|Hank3 performing live (photo by Cindy Knoener)|
Release date: September 6, 2011 (Hank3 Records/Megaforce Records)
What prompts an artist to release four albums' worth of material on the same day? Workaholism? Devotion? Ambition? Greed? Batshit lunacy?
Whatever the motivation, Shelton Hank Williams -- aka Hank Williams III, aka Hank3 -- apparently has a lot to get off his chest after a tumultuous 15-year stint with Curb Records. In a press release preceding this multi-album, multi-genre release, Hank3 explains his motivation thusly:
"I wanted to flood the market and do everything different. I wanted to come out of the gate strong. I'm opening up the mind a little bit and bringing some different styles together."

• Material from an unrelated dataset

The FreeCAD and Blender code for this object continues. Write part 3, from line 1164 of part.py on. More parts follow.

An accomplished multi-instrumentalist, Hank3 wrote and performed all the music on ADD himself. The album starts strong, with the psych-doom leanings of "In the Camouflage" and the Sabbathy groove of "I Feel Sacrificed," but the album eventual starts to sound repetitive, even by doom metal standards. Hank3's distorted, nasal vocals are also hit or miss in this context. Sometimes it works, other times, you find yourself pining for Buzz Osbourne's throaty shouts or Mike Williams' agonized screams. Ultimately, ADD seems like a no-win proposition for Hank3. It's unlikely to make any new doom metal fans out of his country followers, and doom purists will probably consider it a pedestrian effort at best.

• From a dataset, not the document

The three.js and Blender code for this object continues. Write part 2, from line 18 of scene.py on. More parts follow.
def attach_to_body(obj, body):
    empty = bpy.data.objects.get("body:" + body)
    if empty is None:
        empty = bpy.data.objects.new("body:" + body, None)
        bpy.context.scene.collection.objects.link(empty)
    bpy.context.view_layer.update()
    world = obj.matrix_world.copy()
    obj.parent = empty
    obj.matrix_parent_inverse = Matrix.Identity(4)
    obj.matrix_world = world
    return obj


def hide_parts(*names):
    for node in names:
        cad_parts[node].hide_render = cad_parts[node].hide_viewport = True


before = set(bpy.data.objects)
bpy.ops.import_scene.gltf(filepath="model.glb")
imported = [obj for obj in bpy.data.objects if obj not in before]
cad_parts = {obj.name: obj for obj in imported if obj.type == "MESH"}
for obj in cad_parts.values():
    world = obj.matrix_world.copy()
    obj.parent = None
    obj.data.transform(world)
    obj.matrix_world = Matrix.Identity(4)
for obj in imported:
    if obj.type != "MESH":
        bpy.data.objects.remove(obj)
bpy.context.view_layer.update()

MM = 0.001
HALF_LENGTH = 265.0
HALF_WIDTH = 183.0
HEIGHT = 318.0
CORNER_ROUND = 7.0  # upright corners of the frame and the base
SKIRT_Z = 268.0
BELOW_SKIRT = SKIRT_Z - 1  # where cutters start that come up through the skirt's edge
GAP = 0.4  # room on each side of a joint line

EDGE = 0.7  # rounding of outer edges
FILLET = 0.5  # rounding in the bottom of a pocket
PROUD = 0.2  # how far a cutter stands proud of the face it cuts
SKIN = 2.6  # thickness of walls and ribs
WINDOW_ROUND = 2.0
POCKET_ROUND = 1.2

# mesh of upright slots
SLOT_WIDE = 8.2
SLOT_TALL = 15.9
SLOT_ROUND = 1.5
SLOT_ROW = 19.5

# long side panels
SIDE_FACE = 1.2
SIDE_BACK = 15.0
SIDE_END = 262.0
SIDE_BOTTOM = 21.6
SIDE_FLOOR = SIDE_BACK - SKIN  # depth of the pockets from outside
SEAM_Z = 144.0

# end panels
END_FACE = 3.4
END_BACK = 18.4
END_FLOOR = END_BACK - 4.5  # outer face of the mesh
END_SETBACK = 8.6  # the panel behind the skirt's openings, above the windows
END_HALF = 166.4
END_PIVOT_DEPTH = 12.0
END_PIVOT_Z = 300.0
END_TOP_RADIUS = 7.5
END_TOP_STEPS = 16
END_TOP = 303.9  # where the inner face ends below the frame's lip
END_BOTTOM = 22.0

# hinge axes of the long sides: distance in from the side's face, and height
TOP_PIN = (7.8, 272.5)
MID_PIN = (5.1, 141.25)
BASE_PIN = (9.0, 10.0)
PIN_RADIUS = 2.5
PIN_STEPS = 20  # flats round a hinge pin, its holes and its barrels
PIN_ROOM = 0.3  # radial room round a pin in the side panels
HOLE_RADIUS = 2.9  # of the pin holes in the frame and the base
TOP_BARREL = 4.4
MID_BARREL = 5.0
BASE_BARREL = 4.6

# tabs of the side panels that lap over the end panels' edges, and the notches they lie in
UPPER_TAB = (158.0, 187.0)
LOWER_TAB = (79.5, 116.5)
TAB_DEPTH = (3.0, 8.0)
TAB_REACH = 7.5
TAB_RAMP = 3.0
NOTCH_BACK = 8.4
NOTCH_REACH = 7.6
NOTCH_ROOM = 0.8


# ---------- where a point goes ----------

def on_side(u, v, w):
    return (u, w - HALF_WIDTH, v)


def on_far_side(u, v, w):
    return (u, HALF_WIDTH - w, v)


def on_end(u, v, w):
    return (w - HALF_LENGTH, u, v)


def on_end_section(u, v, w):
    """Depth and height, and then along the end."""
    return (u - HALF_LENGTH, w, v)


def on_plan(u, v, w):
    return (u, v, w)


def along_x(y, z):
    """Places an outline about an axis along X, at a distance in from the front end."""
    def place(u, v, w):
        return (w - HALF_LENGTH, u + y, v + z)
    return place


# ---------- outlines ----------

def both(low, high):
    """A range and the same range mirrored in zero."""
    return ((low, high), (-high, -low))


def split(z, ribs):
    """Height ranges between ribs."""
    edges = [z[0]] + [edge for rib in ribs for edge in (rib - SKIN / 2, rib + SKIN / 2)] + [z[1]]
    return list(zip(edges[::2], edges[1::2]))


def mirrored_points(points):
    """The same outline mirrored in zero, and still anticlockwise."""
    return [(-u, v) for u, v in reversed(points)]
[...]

On the opposite end of the spectrum, "pedestrian" is hardly a word that could be used to describe Cattle Callin -- surely one of the strangest music projects to be released this year. On Cattle Callin, Hank3 takes recordings of cattle auctioneers and sets them to a thrash metal backdrop. It's a clever premise, and the rapid-fire delivery of the auctioneers actually meshes quite well with the hyperspeed riffs and double-bass blastbeats. Song titles like "Heavy Cattle" and "Angus of Death" add to the tongue-in-cheek fun, but eventually, over the course of 23 songs and 75 minutes, the gimmick wears a little thin. The monotony is briefly broken up on "Cattle Callin Lonesome Blues," which kicks off with Daniel Mason's incredible banjo picking before segueing into a chaotic metal meltdown. On many of the songs, Hank3 adds his own distorted, screaming vocals, which raises the question: Why bother with the auctioneer samples in the first place if they're going to be buried in the mix?
Cattle Callin might have worked better as a straightforward thrash/speed metal album. If the auctioneer samples had been thrown in on just a handful of songs, it might've seemed more creative and unique. As it stands, it comes off as one of those ideas that seems brilliant after a few bong rips, but probably should've been relegated to a couple bonus tracks or an EP once everyone sobered up.
Rounding out this quartet of Hank3 releases is the double album Ghost to a Ghost/Guttertown. While ADD and Cattle Callin might serve as hit-or-miss testaments to Hank3's diverse musical interests, this release proves that Hank3 is still at his best when he's playing the traditional outlaw country music that made his father a rich man and his grandfather an icon.
The first disc, Ghost to a Ghost, mostly sticks to the tried-and-true formula that Hank3 has perfected over the past decade and a half. Tracks like "Guttertown," "Day by Day" and "Outlaw Convention" are standard classic country fare, while "Don't Ya Wanna" is the requisite party anthem. Local country fans should enjoy hearing Phoenix-based singer/songwriter Ray Lawrence Jr. take over lead vocal duties on the aptly titled "Ray Lawrence Jr.," which features Hank3 singing backup on two of Lawrence's original songs -- "When You Lose All You Had" and "Back in the Day." Other guests include Les Claypool of Primus and Hellstomper's Alan King. The inimitable Tom Waits even drops in to do his best Lemmy Kilmister impression on the title track.
That's not to say that there's no experimentation going on on this double album. Hank3's dog, Trooper, adds his unique vocal stylings to the foot-stomping "Trooper's Hollar" and the dark, moody "Trooper's Chaos" from the second disc, Guttertown. Indeed, much of the second disc veers away from traditional country sounds in favor of what might be described as avant-garde neo-folk. The disc features eerie, atmospheric sound collages interspersed with accordion-laced, backwoods, hillbilly sing-alongs. Waits makes another appearance on the Celtic-tinged "Fadin Moon," while the album-closing "With the Ship" sounds like a pirate song performed by Munchkins.
Overall, Hank3's quadruple-album experiment may not be the windfall of amazing music that diehard fans had hoped for, but it's hard to fault him for the effort. ADD might not be remembered as a seminal doom metal release, and Cattle Callin rarely rises above the level of gimmickry, but Ghost to a Ghost/Guttertown proves that Hank3 still has a great deal to offer in the realm of country music. And frankly, right now, country music needs Hank3 a lot more than doom metal does.